In recent years, the environmental movement has somewhat increased our awareness of nature. In his book Earth in the Balance, Al Gore writes, “The disharmony in our relationship to the Earth, which stems in part from our addiction to a pattern of consuming ever-larger quantities of the resources of the Earth, is now manifest in successive crises, each marking a more destructive clash between our civilization and the natural world.” But even environmental consciousness has not much changed the disconnection between human beings and nature. Most of us still live in cities where we cannot see the star-spangled dark of the night sky. Most of us heat our houses in winter and cool them in summer, insulating ourselves from the cycles of the seasons.
But there is to me a far more compelling explanation for our ability to hold both the miraculous and the nonmiraculous in our heads at the same time. Many of us, consciously or unconsciously, believe in some kind of a spiritual universe existing alongside the physical universe. Miracles, then, involve an interaction of those two distinct forms of existence.
Let me mention two exceptions to this division. In pantheism, a philosophy popularized by Baruch Spinoza in the seventeenth century, there’s no separation between the physical and spiritual universes. There is only a single universe. Nature brims with God. Nature has no boundaries. Nature is everything. In such a situation, the so-called scientific laws of nature describe only one aspect of nature. In the other aspect, the divine, events occur that are indescribable and unpredictable by science. Another exception is deism, in which the two universes are distinct, but God does not act in the physical universe. There is no intersection. God set the universe in motion and then sat down. Thus, in deism, miracles cannot occur. Deism, which gained prominence in the Enlightenment, provided a way for people to reconcile their religious beliefs with the rise of modern science.

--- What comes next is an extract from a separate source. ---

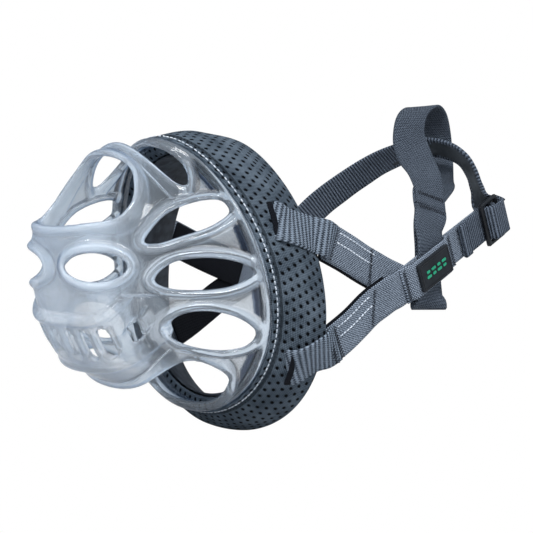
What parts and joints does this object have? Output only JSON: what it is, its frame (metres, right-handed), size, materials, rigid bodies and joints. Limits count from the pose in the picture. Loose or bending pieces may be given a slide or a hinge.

The more challenging world view is that in which the spiritual and physical universes are distinct but engage with each other from time to time, in the form of miracles, which break the boundaries of an otherwise law-based existence. In this view, beings and events in the spiritual universe sometimes cross over and appear in the physical universe. Prime examples include the parting of the Red Sea, the Resurrection of Christ, and the splitting of the Moon by Mohammad. At a more mundane level, many of us report experiencing “little” miracles in our day-to-day lives, such as memories of existence in a previous life, or premonitions of future events that then happen, or socks that have disappeared into hyperspace.
Even some scientists believe in such crossovers. Owen Gingerich, professor emeritus of astronomy and of the history of science at Harvard University, said to me: “I believe that our physical universe is somehow wrapped within a broader and deeper spiritual universe, in which miracles can occur. We would not be able to plan ahead or make decisions without a world that is largely law-like. The scientific picture of the world is an important one. But it does not apply to all events.” I would estimate that something like 3 to 5 percent of all scientists share Gingerich’s view. Such scientists—who are clearly in the minority—believe that science and the lawfulness of nature hold true most of the time, but occasionally God intervenes in the physical world and acts in a way that cannot be analyzed by science.
Belief in a spiritual universe, I would suggest, arises to a large extent from a human desire for meaning, meaning both in our individual lives and in the cosmos as a whole. While science provides the psychological comfort of order, rationality, and control, it does not provide meaning. Such deep philosophical questions as “Why am I here?” “What is the purpose of my life?” “What is the meaning of this strange cosmos I find myself in?” and such moral questions as “Is it right to kill an enemy soldier in time of war?” and “Is it right to steal in order to feed my family?” cannot be answered by science. Yet these questions are vital to our mental and emotional lives. The spiritual universe is the place we turn to for answers to these questions, the realm that contains eternal truths and guidance, the realm that has some kind of permanent existence, in contrast to the fleeting moment of our mortal lives. In such a realm, logic, rationality, and regularity are not even part of the vocabulary.